Clustering can also assist in identifying similar land use areas in earth observation databases or grouping houses in a city based on type, value, and geographic location.
Clustering in Data Mining is also used in classifying web documents for information discovery and in outlier detection, such as identifying credit card fraud.

As a Data Mining function, Cluster Analysis serves as a tool to gain insights into the distribution of data and observe characteristics of each cluster.

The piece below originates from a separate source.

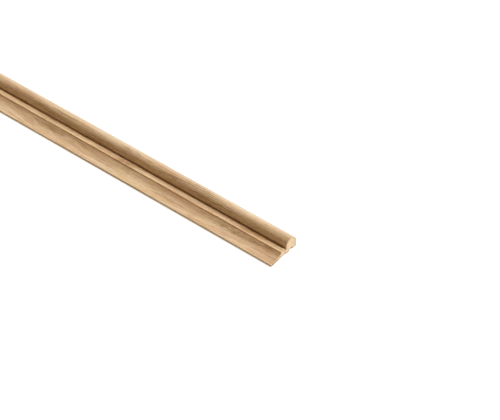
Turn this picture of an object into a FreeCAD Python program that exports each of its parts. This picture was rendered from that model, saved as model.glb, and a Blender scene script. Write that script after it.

Requirements of Clustering in Data Mining
Here are the key requirements for clustering in Data Mining:
a. Scalability
Clustering algorithms should be highly scalable to handle large databases.
b. Ability to deal with different kinds of attributes
Algorithms must be capable of applying to any type of data, such as interval-based, categorical, or binary data.
c. Discovery of clusters with arbitrary shapes
Clustering algorithms should be able to detect clusters of arbitrary shapes, not just spherical clusters based on distance measures.
d. High dimensionality
Algorithms should handle high-dimensional data, not just low-dimensional ones.
e. Ability to deal with noisy data
Clustering algorithms must handle noisy, missing, or erroneous data. Some algorithms may be sensitive to such data, leading to poor-quality clusters.
f. Interpretability
Clustering results should be interpretable, understandable, and useful.

Data Mining Clustering Methods
Data Mining Clustering Methods are classified into the following categories:

a. Partitioning Clustering Method
In this method, a database of ‘n’ objects is divided into ‘k’ partitions, where each partition represents a cluster. The requirement is that each group contains at least one object, and each object belongs to exactly one group.
Partitioning methods use an iterative relocation technique to improve the partitioning by moving objects between groups.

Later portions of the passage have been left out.